The elusive role of a deep-seated low-angle normal fault activated by
the Mw 9.0 Tohoku-Oki megathrust in the triggering of a normal faulting
earthquake sequence in northeast Japan
Abstract
Although deep-seated blind normal faults are common in subduction
environments, their rheology, kinematics and interaction with the upper
crust are poorly constrained. A month-long shallow normal faulting
sequence in the Ibaraki-Fukushima prefectural border (IFPB), northeast
Japan, which followed the Mw9.0 Tohoku-Oki earthquake (TOE) and
culminated in the Mw6.7 Iwaki earthquake, provides a window into
megathrust-to-normal fault interaction. Stress change calculations
clearly indicate that the IFPB earthquake sequence cannot be explained
in terms of direct triggering by the TOE co- and post-seismic slip. In
quest for an alternative triggering mechanism, we analyzed post-TOE GNSS
data from eastern IFPB. A key step in this analysis is the removal of
the large-scale post TOE displacement field, after which a distinct
highly-localized strain along the coastline becomes apparent. The
accumulation of this strain was mostly aseismic, and migrated with time
prior to the Iwaki earthquake in a manner that correlates well with
post-TOE local seismicity.
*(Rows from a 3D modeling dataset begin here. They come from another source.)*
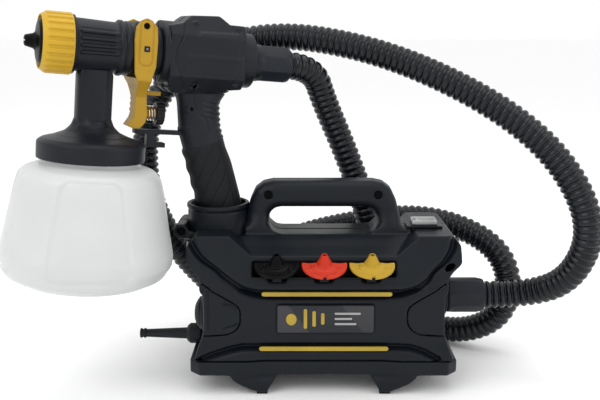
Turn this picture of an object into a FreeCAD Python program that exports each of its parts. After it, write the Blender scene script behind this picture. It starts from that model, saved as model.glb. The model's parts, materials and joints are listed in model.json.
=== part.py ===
import FreeCAD, Part
import math
import os
import re
import Sketcher

# Turbine (HVLP) paint-spray station: a carrying base with its blower, a spray gun parked in
# the base's holder, and the corrugated air hose between them. Millimetres, +Z up, on the floor.
# Two frames are used. BaseFrame stands on the floor under the middle of the base, with +X
# towards the hose outlet and -Y the front. GunFrame lies on the barrel's axis at the trigger,
# with +X towards the hose and +Z up along the grip's side of the barrel.

DIMS = {
    # where the two frames stand
    "base_x": 68, "base_y": 34.5,
    "gun_x": -165.7, "gun_y": -29.7, "gun_z": 316.8, "gun_yaw": 25, "gun_pitch": 5.3,
    # base: outline seen from the front, and its depth
    "wall": 2.8, "gap": 0.4,
    "skirt_x": 125, "skirt_y": 63, "skirt_low": 19, "skirt_top": 32,
    "ankle_x": 119, "ankle_z": 44, "waist_x": 112, "waist_low": 58, "waist_top": 94,
    "hip_x": 117.5, "hip_z": 103, "shoulder_x": 127, "shoulder_low": 124, "shoulder_top": 141,
    "deck_x": 118, "deck_z": 150, "slope_x": 97, "slope_low_x": 56, "slope_z": 131,
    "flare_y": 62, "panel_y": 56, "panel_low": 47, "lip_y": 60.5, "lip_z": 100.5, "brow_y": 52,
    "foot_x": 57.5, "foot_out": 33, "foot_in": 15, "foot_tip": 5, "foot_deep": 30,
    "pad_high": 2.5,
    # carrying handle
    "handle_x": 77, "handle_top_x": 55, "handle_z": 194,
    "handle_half": 17, "open_x": 52, "open_low": 145, "open_top": 169,
    "screw_r": 2.2, "screw_head_r": 3.9, "screw_x": 52, "screw_z": 181,
    "boss_x": 134.6, "boss_y": 24, "boss_z": 147.5, "boss_r": 7,
    # nozzle tray and the three spare air caps in it
    "tray_x": 66, "tray_low": 113, "tray_top": 127.5,
    "notch_x": 8.5, "notch_low": 108.7, "cap_pitch": 43, "cap_tilt": 20, "cap_y": 63.6, "cap_z": 125.2,
    "brim_r": 20.5, "brim_thick": 2.6, "cone_r": 7.2, "cone_tip_r": 2.6, "cone_tall": 10, "peg_r": 1.95,
    # badge, accent bars, switch
    "badge_x": 44.5, "badge_shift": 1.6, "badge_low": 59.5, "badge_top": 85.7, "badge_thick": 1.6,
    "bar_x": 57.6, "bar_shift": 2.7, "bar_half": 2.4, "bar_upper_z": 96.8, "bar_lower_z": 44.2,
    "bar_proud": 2.2,
    "switch_x": 96, "switch_y": -12, "switch_plate_x": 17, "switch_plate_y": 19, "switch_thick": 2.4,
    "rocker_x": 9.5, "rocker_y": 6.5,
    # gun holder
    "holder_x": -101, "rim_z": 172, "rim_r": 29, "socket_r": 25.5, "socket_wall": 2.2,
    "socket_deep": 54, "grip_lean": 14,
    # filter cover (left) and outlet panel (right)
    "side_x": 77.6, "side_low": 56, "side_top": 105,
    # air outlet, its socket and the hose end cuff
    "air_z": 78, "spigot_r": 11, "bore_r": 8.5, "socket_out_r": 19, "socket_in_r": 16.6,
    "socket_x": 103, "socket_end": 121, "cuff_r": 16.2, "cuff_in_r": 11.4, "cuff_end": 159,
    # cable inlet
    "cord_z": 38, "collar_r": 10, "collar_x": -134, "boot_r": 5.6, "boot_tip_r": 3.9,
    "boot_tip_x": -181, "cord_bore_r": 3.2,
    # D-rings
    "lug_z": 131, "ring_r": 10, "wire_r": 1.1, "lug_half": 2.5, "lug_out": 6,
    # blower
    "shroud_r": 33, "shroud_low": -66, "shroud_high": -32, "motor_r": 26, "motor_low": -30,
    "motor_high": 34, "rotor_r": 18, "shaft_r": 4, "bearing_r": 9, "fan_r": 28, "fan_thick": 8,
    "running": 0.05,
    # gun: barrel line, lengths along GunFrame X
    "tip_x": -99.3, "cap_face": -90, "nut_low": -87, "nut_high": -61, "nut_r": 26.5,
    "head_low": -58.6, "head_high": -22, "head_r": 23, "flange_r": 24.6, "tube_r": 21.5,
    "tube_high": 16, "collar_high": 35, "gun_collar_r": 28, "body_high": 97, "body_half": 28,
    "ring_low": 97, "ring_high": 110, "gun_ring_r": 25.5, "gun_ring_z": -2, "body_top": 36,
    "body_low": -36, "air_r": 17.5,
    "spigot_end": 126, "gun_cuff_r": 17, "gun_cuff_end": 146, "gun_cuff_z": -3,
    # grip, trigger and guard
    "grip_x": 55.5, "grip_top": -26, "upper_lean": 7, "grip_upper": 42, "grip_a": 20, "grip_b": 15.5,
    "knee_x": 58.4, "knee_z": -62.3, "lower_lean": 19.3, "grip_lower": 131.2, "cover_thick": 1.4,
    "pivot_x": -1.1, "pivot_z": 20.6, "pin_r": 2.5, "ear_out": 26, "ear_in": 22.3,
    "lever_half": 13, "tab_half": 3, "cross_x": -0.1, "cross_z": 1, "guard_z": -73, "guard_half": 5,
    "post_low": 10,
    "knob_x": 17, "knob_z": -56, "knob_r": 10.5, "knob_long": 7,
    # needle line
    "needle_r": 1.5, "fluid_r": 7, "fluid_in_r": 3, "nozzle_r": 5.5,
    # cup
    "post_x": -39, "post_half": 17, "post_y": 15, "lid_r": 47.5, "lid_top": -81, "lid_low": -100,
    "cup_neck_r": 43, "cup_wall": 2.2, "cup_shoulder_r": 63, "cup_shoulder": -112,
    "cup_r": 78.5, "cup_wide": -190, "cup_foot_r": 56, "cup_low": -222, "tube_out_r": 4,
    # air hose
    "hose_r": 13.5,
}

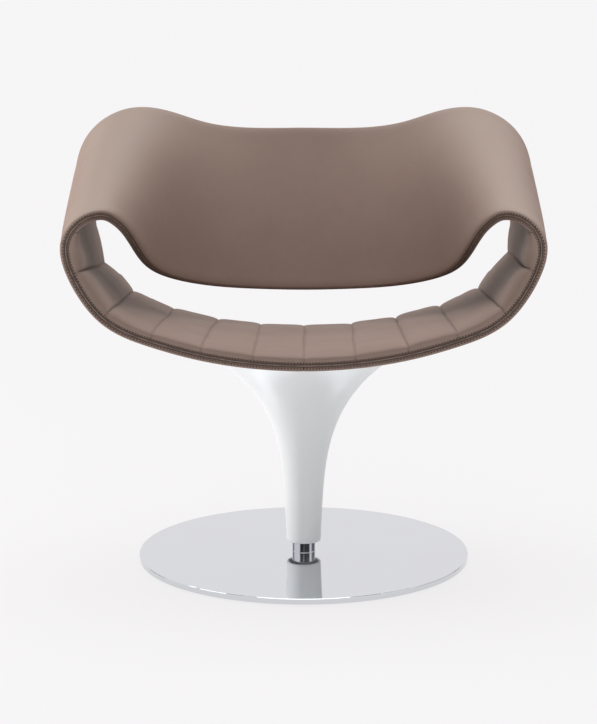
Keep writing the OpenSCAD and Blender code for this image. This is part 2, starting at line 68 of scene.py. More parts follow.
# Sizes of the seat pad
PAD_RISE = 11.5 * MM
SEAM_RISE = 7.5 * MM
END_RISE = 1.5 * MM
PAD_FULL_SHARE = 0.5
END_THIN = 9 * MM
PAD_WIDTH = 460 * MM
FRONT_NOSE = 58 * MM
FRONT_POWER = 0.45
REAR_NOSE = 24 * MM
REAR_POWER = 0.88
SEAM_WANDER = 2.2 * MM
FOLD_DEPTH = 3 * MM
# Millimetres by which each channel is fuller than the rule, from left to right as seen from the front
CHANNEL_FILL = [4, 1.5, -0.5, 0.5, 0.5, -1, -1, 1.8, 3.4, 2, 2.5, 5]
# Millimetres by which the seams right of the middle one lie off their line, in front and at the rear
SEAM_DRIFT = {1: (1, 7), 2: (2.5, 10), 3: (2, 9), 4: (5, 7), 5: (4.5, 16)}
DRIFT_POWER = 1.3
SEAM_SEED = 40
SEAM_WAVES = 5
FRONT_WANDER_SHARE = 0.35
# How far a seam opens into a soft fold towards the rear, by its number from the middle one
SEAM_FOLDS = {5: 1.0, 4: 0.45, 3: 0.2}
LEAST_FOLD = 0.1
FOLD_FROM_SHARE = 0.15
# Seams of the pad and how many points each stretch of it has
PAD_SEAMS = [0, 1, 2, 3, 4, 5, PAD_END]
CHANNEL_STEPS = 20
PAD_STEPS = 74
NOSE_STEPS = 10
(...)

We attribute the pre-Iwaki earthquake strain
accumulation to aseismic slip along low-angle seaward dipping blind
normal fault, activated by the TOE. Stresses transferred by this slip
episode accelerated the failure along the IFPB shallow normal faults.
This indirect triggering of the Iwaki earthquake sequence by the TOE
highlights the complexity of stress transfers in subduction
environments.